While it hasn’t all been plain sailing, I don’t regret buying the Airwrap. It has changed how I style my hair for the better, and the brand’s damage-reducing knowhow is evident in my locks’ improved health and shine.

As a result, I was more than a little intrigued by their newest innovation, the Airstrait (€499.99 from Dyson.ie). The prospect of new cutting-edge technology excited me. The thought of trying to get to grips with it, less so.

Six years in the making, the Airstrait is an imaginative hair tool that promises to simplify your styling routine by combining a wet-to-dry blow-dryer and straightener. The blow-dryer (don’t be fooled by the small-looking vents by the way – it’s pretty powerful) is designed to help you blast dry the roots before straightening, as the Airstrait cannot wholly reach them.

Having used the Airstrait several times before the writing of this piece, my fears about mastering it were unfounded. It’s exceptionally intuitive and enjoyable to use, and despite its size, not taxing on the arms. From start to finish, working in two-inch sections, it takes roughly 10 minutes to dry and straighten my shoulder-length, fine hair, from wet.

There are also no additional attachments, as with the Airwrap. It’s just one (jumbo-sized) straightener with three different modes: wet to dry, dry (as it can be used to straighten already dry hair) and a cool shot to set the hair after styling.

There are no hotplates in the Airstrait, meaning no hair damage. It uses angled, high-pressured air to force the hair downwards. “The cuticles of your hair are like tiles on a roof,” says Dylan Bradshaw, global ambassador for Dyson Hair. “They’re all going in one direction. The airflow in the Airstrait follows the direction of your cuticles, sealing them as it styles, maintaining moisture and hydration levels and adding shine.”

Impressively, it also straightens without flattening. Bradshaw says this is because the airflow moves through the hair, allowing it to maintain plumpness and movement. In contrast, tongs or traditional straighteners compress the hair, often leaving it crispy and flat. And speaking of crispiness, the Airstrait has a rather genius auto-pause feature. If left idle for more than three seconds, it switches off. Pick it up again, and it resumes styling. Think of all the carpets we could have saved if we had this feature years ago.

According to Dyson’s website, the Airstrait is suitable for all hair types, including curly, wavy and coily. The time it takes to complete a style depends on how many “passes” each section of the hair requires. In my case, each section required approximately two passes. Thicker, more dense hair may require more.

At €499.99, it’s costly, and understandably, comparisons have been made to the Dyson Corrale (€449.99 from Dyson.ie), the brand’s straightener launched in 2020. Arguably both are straighteners, but they work very differently. The Corrale is cordless, works on dry hair and can also be used to curl hair.
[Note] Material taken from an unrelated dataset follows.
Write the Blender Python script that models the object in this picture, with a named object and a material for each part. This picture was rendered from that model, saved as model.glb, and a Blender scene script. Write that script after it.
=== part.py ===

The Airstrait needs to be plugged in, works on wet and dry hair, has a built-in hairdryer and only straightens.

If you’re in the market for a high-quality, time-saving product that will give you a sleek blow dry and an even sleeker style, the Airstrait is worth considering – especially if you’re concerned about heat damage. If you don’t want to limit yourself to straight hair, however, or if you already have a blow-dryer and straightener you’re happy with, then it’s probably not.

This week I’m wearing… Nars Powermatte High-Intensity Lip Pencil

Ten years since it first adorned beauty counters, Nars Powermatte High-Intensity Lip Pencil (€30 from Brown Thomas) makes a triumphant return (albeit in a modernised, updated format). Ten shades, including three original icons, are available; Cruella, Dolce Vita and Dragon Girl. The latter was a staple in my make-up bag for several years, so you can imagine the joy when I reacquainted myself with its head-turning, intensely pigmented, long-wearing formula. The statement lip of statement lips.